Alfieri, Vittorio

Enciclopedia dei ragazzi (2005)

Alfieri, Vittorio

Silvia Zoppi Garampi

Un poeta di forti passioni

Scrittore di tragedie, piemontese, Vittorio Alfieri attraversa la seconda metà del Settecento con irruenza, passione e coscienza civile. Fieramente avverso a ogni forma di tirannia, nelle sue opere celebra la libertà contro il dispotismo delle monarchie e descrive violenti e dolorosi sentimenti umani.

Viaggi d'iniziazione

Nasce ad Asti nel 1749 da una ricca famiglia di nobiltà terriera. Trascorsa l'adolescenza a Torino, a diciotto anni non ancora compiuti inizia i suoi avventurosi viaggi: gli consentono questa scelta la mancanza di forti legami familiari e l'agiatezza economica, mentre lo spingono l'aspirazione a un'aristocratica libertà e il carattere esuberante. Percorre a cavallo l'Italia fino a Napoli per poi risalire verso la Francia, l'Inghilterra e l'Olanda. Torna a Torino nel 1768 con un baule pieno di libri; un episodio raccontato da Alfieri nella Vita (la sua autobiografia) ci attesta che a dieci anni, a causa dell'amore per la lettura, barattò i suoi pranzi domenicali in collegio con le opere di Ariosto, possedute da un compagno. Subito dopo riparte per un secondo viaggio che dura tre anni: dall'Austria alla Finlandia, al Portogallo, itinerario che gli permette di diventare un personaggio della mondanità internazionale, di provare le prime passioni amorose per donne affascinanti, ma principalmente di apprendere nuovi modi di vivere e di pensare. Conosce la cultura e i sentimenti dell'Illuminismo e inizia a leggere gli autori classici ‒ come Virgilio e Plutarco, che lo appassiona con "trasporto di grida, di pianti, e di furori" ‒, Machiavelli, autore allora proibito ai giovani per le idee politiche professate e gli autori dell'Encyclopédie, Voltaire e Rousseau.

Di nuovo a Torino, si dedica allo studio del latino e dell'italiano ‒ dopo cinque anni nei quali aveva parlato solamente il francese, la lingua allora più diffusa in Europa ‒ e si avvicina con fervore alla letteratura e al teatro mostrando presto la volontà di rinnovare la grande tragedia greca e latina.

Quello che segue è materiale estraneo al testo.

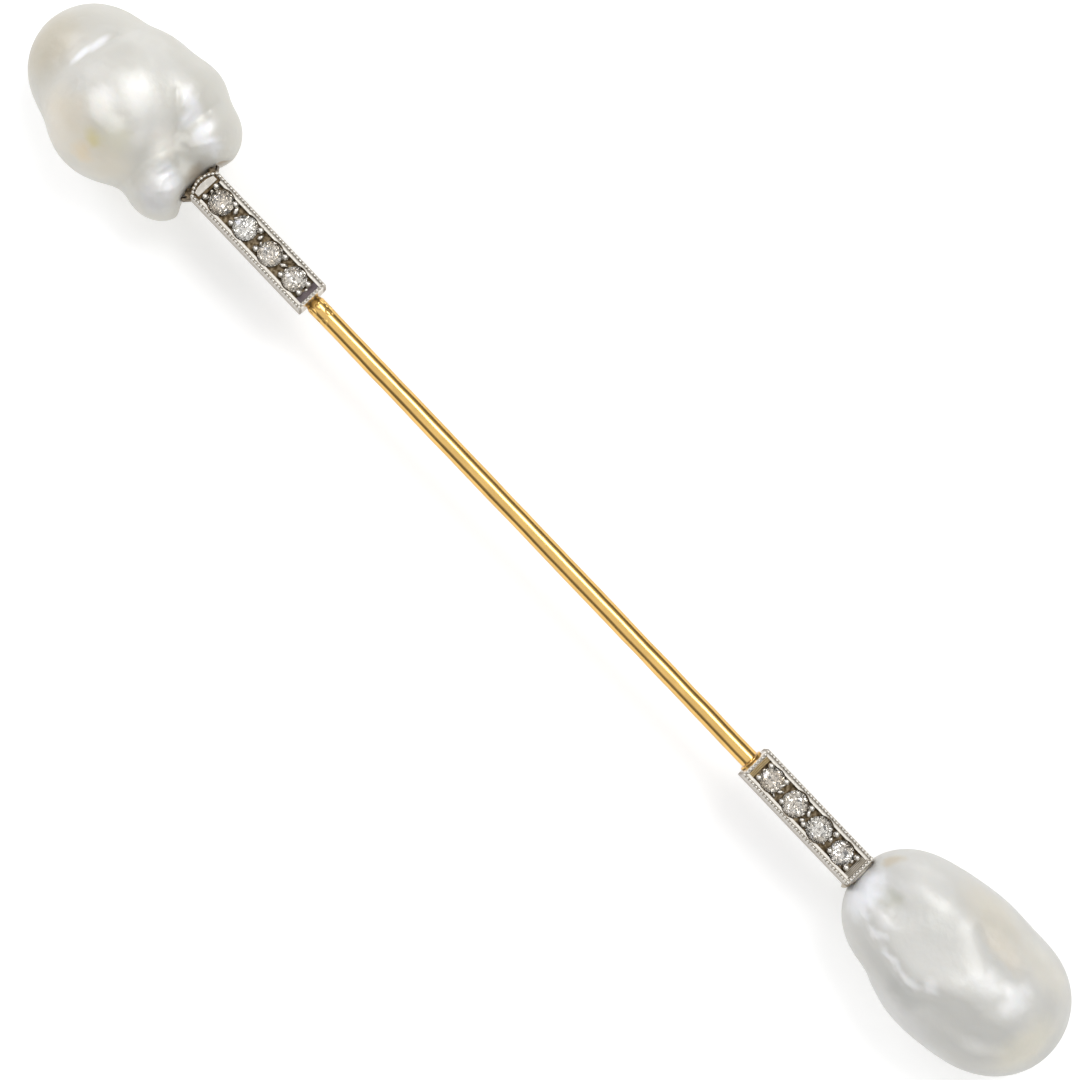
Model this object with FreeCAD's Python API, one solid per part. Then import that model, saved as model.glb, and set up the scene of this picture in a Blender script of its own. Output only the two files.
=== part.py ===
"""Jabot pin: a gold pin stem between two stone-set bars, each ending in a baroque pearl.

The stem is soldered to bar A. Bar B, its pearl and its gold tube are the terminal that
pulls off the pin's point, along the stem. All sizes are millimetres. Shapes are first laid
out in the stem's frame (X along the stem, Z up, zero on the stem's axis at mid-length),
and are moved at the end so that the pin lies on Z = 0 with its middle over the origin.
"""
import FreeCAD
import Part
import math
import os
from collections import namedtuple

Vector = FreeCAD.Vector
X_AXIS = Vector(1, 0, 0)
Y_AXIS = Vector(0, 1, 0)
Z_AXIS = Vector(0, 0, 1)

# Pin stem
STEM_RADIUS = 0.55
STEM_START = -18.27
STEM_END = 16.85
NECK_RADIUS = 0.50
NECK_LENGTH = 0.25
TIP_RADIUS = 0.36
TIP_LENGTH = 6.1
POINT_LENGTH = 1.4
END_BLUNT_RADIUS = 0.05
SOLDER_GAP = 0.01

# Bars, as boxes with rounded backs
BAR_WIDTH = 2.05
BAR_TOP = 1.50
BAR_BOTTOM = -0.66
BAR_BACK_BEVEL = 0.42
BAR_A_START = -26.93
BAR_A_END = -18.28
BAR_B_START = 17.00
BAR_B_END = 25.38
NOSE_LENGTH = 0.40
NOSE_CHAMFER = 0.22
NOSE_SHOULDER = 0.27

# Rim, ledge and pocket on a bar's face
RIM_WIDTH = 0.20
LEDGE_DEPTH = 0.08
POCKET_HALF_WIDTH = 0.68
POCKET_DEPTH = 0.45
POCKET_SLOPE = 0.34

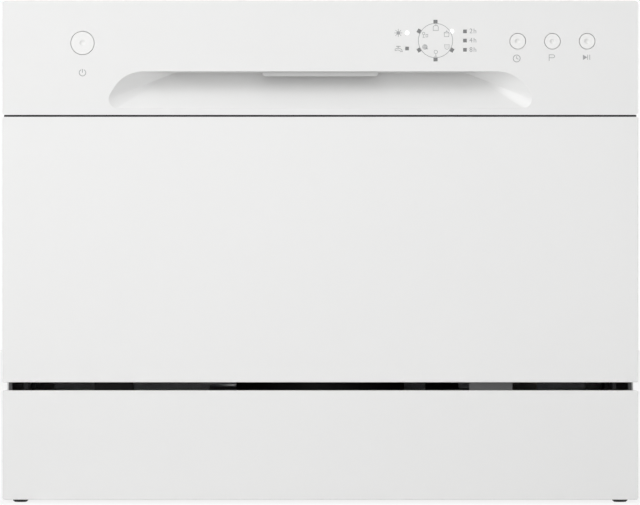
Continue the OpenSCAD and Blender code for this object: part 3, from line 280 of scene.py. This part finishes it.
# ---- Control panel ----
# One ABS moulding in satin white. The finger recess is a scoop whose ends close in towards the back; its edge,
# the button bores and the outer corners have small radii. It screws to the door from behind.
print_step = 0.04 * MM
lip_height, lip_radius, near = 373 * MM, 1.7 * MM, 0.1 * MM

moulding = surface("white_moulding", (0.80, 0.80, 0.795), 0.38, coat=0.08, mottle=0.01, grain=1600, bump=0.03)
panel = solid_of("control_fascia")
lip = [e for e in panel.edges
       if all(v.co.y < front_face + near and abs(v.co.z - lip_height) < near for v in e.verts)]
bmesh.ops.bevel(panel, geom=lip, offset=lip_radius, offset_type="OFFSET", affect="EDGES", segments=5,
                profile=0.5, material=-1, clamp_overlap=True)
soften(panel, 0.2 * MM, 3, sharper_than=18)
for v in panel.verts:
    if v.co.y < front_face + print_step:
        v.co.y = front_face + print_step
flat_faced(piece("control_panel", panel, moulding, "control_fascia", smooth=17))

# ---- Push buttons ----
# Four round caps of the same plastic, flush with the panel, each with a shallow dimple for the fingertip.
# They slide in their sleeves and spring back.
cap_plastic = surface("button_plastic", (0.81, 0.81, 0.80), 0.32, coat=0.15, mottle=0.01, grain=1500, bump=0.02)
button_names = ("power_button", "delay_button", "program_button", "start_button")
for name in button_names:
    dressed(name, cap_plastic, 0.2 * MM, 3, smooth=40, flat=0.02)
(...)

Scrittore di tragedie e cantore della libertà

Nelle prime tragedie di argomento classico Alfieri esprime un messaggio, maturato in quasi dieci anni di riflessioni sulle Vite parallele di Plutarco, che sia utile per tutti gli uomini. Lo scontro che mette in scena è sempre tra due protagonisti. Uno di essi è il principe o il tiranno, l'altro è l'uomo libero che, con un gesto eroico, salva sé stesso dalla servitù politica risorgendo a una nuova vita civile. Per questo motivo i personaggi di Alfieri sono pochi e non vi sono episodi corali e lotte collettive. I temi delle sue tragedie rispecchiano i fermenti ideologici europei contro il dispotismo delle monarchie e degli imperi; e prendono forma poetica utilizzando un linguaggio vibrante ed essenziale e un ritmo spezzato dei versi che vuole sostituirsi a quello orecchiabile del teatro francese.

Con le 'tragedie di libertà' Alfieri approfondisce, pur fra timori e dubbi, la sua posizione filorepubblicana. Ma successivamente si convince della impossibilità, per i letterati, di incidere con il loro messaggio sulla vita politica di uno Stato e giunge a credere che l'unica libertà a cui possa aspirare il poeta sia quella di rifugiarsi nei valori degli antichi, sconosciuti ai contemporanei. Le soddisfazioni letterarie per la composizione del Saul e della Mirra, le tragedie nelle quali la sua poesia tocca i livelli più alti, e la raggiunta serenità sentimentale non bastano a distogliere Alfieri, convinto sostenitore degli ideali democratici, da un lucido esame della realtà europea. Questo atteggiamento critico si accentua quando, dopo i primi entusiasmi per la Rivoluzione francese, resta deluso per il precipitare della spinta libertaria nel Terrore. Il suo sentimento, all'indomani di questa esperienza vissuta direttamente a Parigi, è l'indignazione. Egli ritiene definitivamente fallito l'ideale che aveva ispirato i suoi drammi: liberare il popolo dal dispotismo e dalla tirannide. L'opera dell'Alfieri che meglio rappresenta il suo odio contro i Francesi e la sua sensazione di solitudine è il Misogallo, in cui, attraverso il malinconico appello agli Italiani di unirsi contro lo straniero, egli esprime la prima essenziale voce del Risorgimento italiano. Muore a Firenze nel 1803.